There’s also an honourable mention to the fourth member of the cast, Thomas Tinker, who plays the Italian restaurant waiter just as those waiters always are – tediously nostalgic for the glories of Venice – but moreover who spends the rest of the production as scenery shifter which could end up very messy if he gets it wrong. His discreet efficiency gives you confidence though that it’s in safe hands.
The whole production is a thing of painful poignancy, clarity and precision, and with a bizarrely inexorable journey to the beginning. So many betrayals get hinted at – we never really get to the bottom of Casey, or why Judith was at Fortnums and Masons that day. Even if they are innocent, the play just makes you suspicious of everything. In the programme, Nick Bagnall says they have tried to make this production one where they ignore anything unless it’s on the page or revealed within a moment – and it really works. They let the text do the talking, and it’s remarkably eloquent.

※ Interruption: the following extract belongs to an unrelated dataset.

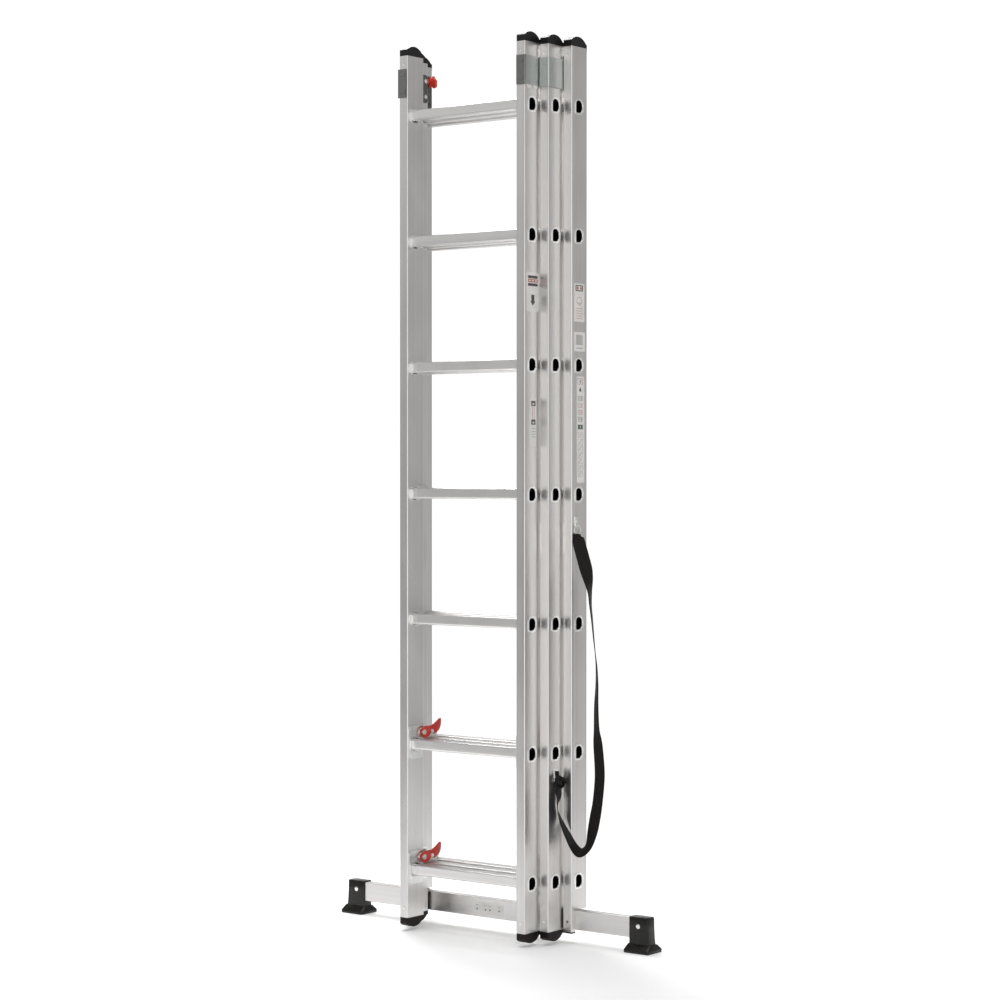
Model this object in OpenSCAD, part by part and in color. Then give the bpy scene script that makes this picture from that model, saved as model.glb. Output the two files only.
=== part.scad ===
// Three-section aluminium combination ladder, nested for storage and standing on its
// stabiliser bar. The narrow top section is in front (-Y), the wide base section behind.
// Millimetres, +Z up, floor at Z = 0, origin under the middle of the ladder's box.

/* [Ladder] */
// Distance between rungs
rung_pitch = 280; // [260:5:300]
// Outer width of the narrowest (top) section
top_width = 350; // [320:5:420]
// Stile length without its end caps
stile_len = 1919; // [1919:1:2100]
// Distance from a stile's lower end to the centre of its first rung
first_rung = 106; // [96:1:120]

/* [Stiles] */
// Stile thickness across the ladder
stile_t = 23.5; // [20:0.5:24.5]
// Stile depth from front to back
stile_d = 56.5; // [54:0.5:60]
// Stile wall thickness
stile_wall = 1.6; // [1.2:0.1:2.4]
// Stile corner radius
stile_r = 2.5; // [2:0.5:4]
// Gap between the stiles of neighbouring sections
side_gap = 3.5; // [3.5:0.5:6]
// How far each section stands behind the one in front of it
nest_step = 48.5; // [48:0.5:52]

/* [Rungs] */
// Rung depth, the width of its tread
rung_d = 30; // [28:1:34]
// Distance from a stile's front face to the middle of its rungs
rung_back = 27.25; // [26:0.25:29]
// Rung wall thickness
rung_wall = 1.5; // [1.2:0.1:2]
// Length of the swelled collar beside each stile
collar_len = 14; // [8:1:18]

/* [Stabiliser bar] */
// Height of the bar
bar_h = 43; // [36:1:44]
// Depth of the bar
bar_d = 20; // [18:1:22]
// Half length of the bar, without its feet
bar_half = 418; // [380:2:460]
// Height of the bar's lower edge above the floor
bar_z = 30; // [28:1:33]
// Width of a foot pad across the ladder
pad_w = 64; // [50:2:70]
// Depth of a foot pad
pad_d = 56; // [48:2:60]

/* [Brackets and locks] */
// Bracket plate thickness
plate = 2.2; // [1.8:0.1:2.4]
// Radius of the hinge pins
hinge_r = 5; // [4:0.5:6]
// Radius of the lever pins
lever_pin_r = 4; // [3:0.5:4.5]

/* [Strap] */
// Width of the webbing
strap_w = 28; // [24:1:30]
// Thickness of the webbing
strap_t = 2; // [1.5:0.5:2.5]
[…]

We saw a preview performance on Saturday 19th May. I don’t normally choose to see previews because you never know if they might change things again before the proper first night. I can’t imagine why they might want to change anything though. Maybe just refresh everyone’s memory about turning off mobiles. The final scene was all but spoiled by a recurrent ringtone which stopped and started three times. It even made some sectors of the audience titter nervously. Top marks to Mr Simm for battling through it regardless. I wonder if that explained Miss Gemmell’s withholding of a curtain call smile. Previews are fantastic value at the Crucible. A packed house saw this riveting production for just a tenner each. No interval, just 95 minutes of unadulterated adulterous drama. An excellent production of a great play.